In traditional conservative 50's America, a menace is brewing. No, it's not the Chinese. No, it's not Communism either. It's Zombies. When an epidemic hits the US and the dead rise from their graves, it's a general panic. Except that soon, a brilliant scientist develops the foundation for a whole science of Zombies. He's the man who figures out how to really kill a zombie, and most importantly, how to give the country a sense of hope again by domesticating them and integrating them back into society as productive elements. Quickly, a full government infrastructure is put in place to process the dead for those who really want to stay dead, and domesticate the rest for helping overworked housewives in all middle class homes across the country.
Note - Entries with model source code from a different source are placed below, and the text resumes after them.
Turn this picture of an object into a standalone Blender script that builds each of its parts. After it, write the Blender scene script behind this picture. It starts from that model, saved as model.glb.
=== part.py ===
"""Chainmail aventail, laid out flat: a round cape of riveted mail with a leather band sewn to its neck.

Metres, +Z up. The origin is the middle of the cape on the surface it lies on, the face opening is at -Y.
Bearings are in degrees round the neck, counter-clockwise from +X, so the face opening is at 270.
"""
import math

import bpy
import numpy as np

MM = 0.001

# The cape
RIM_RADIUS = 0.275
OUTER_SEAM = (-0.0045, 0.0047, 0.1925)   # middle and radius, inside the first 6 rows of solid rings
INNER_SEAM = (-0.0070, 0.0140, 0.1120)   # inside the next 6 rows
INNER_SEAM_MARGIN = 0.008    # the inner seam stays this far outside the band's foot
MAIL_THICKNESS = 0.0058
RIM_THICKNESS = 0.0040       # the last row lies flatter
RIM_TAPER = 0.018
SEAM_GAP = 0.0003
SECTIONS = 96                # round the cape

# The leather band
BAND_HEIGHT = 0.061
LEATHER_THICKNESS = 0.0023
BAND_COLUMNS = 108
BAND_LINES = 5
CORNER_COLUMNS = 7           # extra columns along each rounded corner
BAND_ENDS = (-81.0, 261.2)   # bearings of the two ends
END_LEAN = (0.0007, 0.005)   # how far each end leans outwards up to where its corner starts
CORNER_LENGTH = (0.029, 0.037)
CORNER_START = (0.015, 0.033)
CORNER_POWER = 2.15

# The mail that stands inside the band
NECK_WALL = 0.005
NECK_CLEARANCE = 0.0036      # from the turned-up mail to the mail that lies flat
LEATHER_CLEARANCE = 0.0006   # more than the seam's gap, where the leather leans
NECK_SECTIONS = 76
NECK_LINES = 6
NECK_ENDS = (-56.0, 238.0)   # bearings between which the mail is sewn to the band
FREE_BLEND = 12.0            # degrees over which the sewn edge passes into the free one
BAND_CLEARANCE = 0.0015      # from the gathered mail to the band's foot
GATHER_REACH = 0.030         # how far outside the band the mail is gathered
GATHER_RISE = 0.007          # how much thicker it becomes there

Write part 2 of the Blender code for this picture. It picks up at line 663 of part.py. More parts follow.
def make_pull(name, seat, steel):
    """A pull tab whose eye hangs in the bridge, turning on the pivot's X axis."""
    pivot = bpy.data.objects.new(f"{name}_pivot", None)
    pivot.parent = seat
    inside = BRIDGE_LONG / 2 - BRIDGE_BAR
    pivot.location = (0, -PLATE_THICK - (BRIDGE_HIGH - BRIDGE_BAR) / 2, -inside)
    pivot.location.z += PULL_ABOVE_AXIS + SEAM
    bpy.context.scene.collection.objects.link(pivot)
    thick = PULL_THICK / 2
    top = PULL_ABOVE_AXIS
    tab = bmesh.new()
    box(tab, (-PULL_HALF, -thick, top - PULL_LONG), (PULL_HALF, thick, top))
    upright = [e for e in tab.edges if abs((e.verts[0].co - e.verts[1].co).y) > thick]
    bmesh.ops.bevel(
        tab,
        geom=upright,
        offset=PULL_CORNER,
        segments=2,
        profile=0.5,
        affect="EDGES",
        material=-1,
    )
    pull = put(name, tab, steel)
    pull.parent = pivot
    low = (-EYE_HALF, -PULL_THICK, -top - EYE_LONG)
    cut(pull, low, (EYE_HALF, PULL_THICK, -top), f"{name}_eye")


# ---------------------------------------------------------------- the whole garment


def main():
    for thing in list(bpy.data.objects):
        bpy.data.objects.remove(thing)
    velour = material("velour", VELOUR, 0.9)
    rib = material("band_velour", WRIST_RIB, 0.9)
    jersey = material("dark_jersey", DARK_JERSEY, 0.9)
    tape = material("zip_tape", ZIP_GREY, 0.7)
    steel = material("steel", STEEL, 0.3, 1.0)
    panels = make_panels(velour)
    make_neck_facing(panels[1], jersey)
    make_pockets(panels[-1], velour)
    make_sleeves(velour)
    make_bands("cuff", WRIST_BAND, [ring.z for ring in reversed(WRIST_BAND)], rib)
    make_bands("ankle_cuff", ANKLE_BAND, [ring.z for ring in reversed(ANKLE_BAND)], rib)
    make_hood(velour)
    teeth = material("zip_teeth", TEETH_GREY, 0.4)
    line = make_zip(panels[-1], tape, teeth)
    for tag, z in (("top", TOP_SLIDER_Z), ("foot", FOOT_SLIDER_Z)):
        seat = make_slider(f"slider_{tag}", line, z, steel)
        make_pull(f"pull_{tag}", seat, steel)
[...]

The film focuses on one family in a dreamy white-picket fence American town. Helen (Carrie-Anne Moss) is a beautiful woman in a loveless marriage. Her husband Bill (Dylan Baker) is completely emotionally absent, preferring instead to spend his days wallowing in his phobia of Zombies. Her son Timmy is the only light of her life, a smart kid who is constantly bullied by two horrible kids and an old neighbor. When Helen remarks that they are the only family in the neighborhood without a Zombie, she decides to get one, much to the despair of her husband, and the joy of her son. Fido (Billy Connolly) develops as the emotional focus for both of them. Timmy sees in him much more than his father ever was, and Helen starts to have strange feelings for the Zombie. This new idyllic situation suddenly turns to the worse when Fido eats the neighbor "by accident". Timmy will struggle to keep Fido in the family, and close to him, but a few murders and zombies later, the community is in havoc. This is when top government agent Mr. Bottoms (Henry Czerny), a war hero and head of security for the Zombie processing company, so suspicious about everything and everybody, takes matters in his hands to uncover answers.
This is a film that will surprise most people who watch it. It's a little gem full of funny tender moments, sharp social satire material, a really great cast and fantastic art direction. If you like Carrie-Anne Moss, this is a must see. I haven't see her so good and beautiful in quite a while. The film is so unexpected, so creative. The gore is kept to a minimum but probably still enough to make uncomfortable those who don't like horror films. Of course, there is also not enough gore to satisfy any zombie hard core fan. As i wrote above, this is above all a social satire, a dark comedy, which happens to involve Zombies. But it's so innovative in its structure that any fan of the genre should give it a try, and anyone who likes sharp satires and can stomach a little bit of blood and dismemberment, should give it a try too.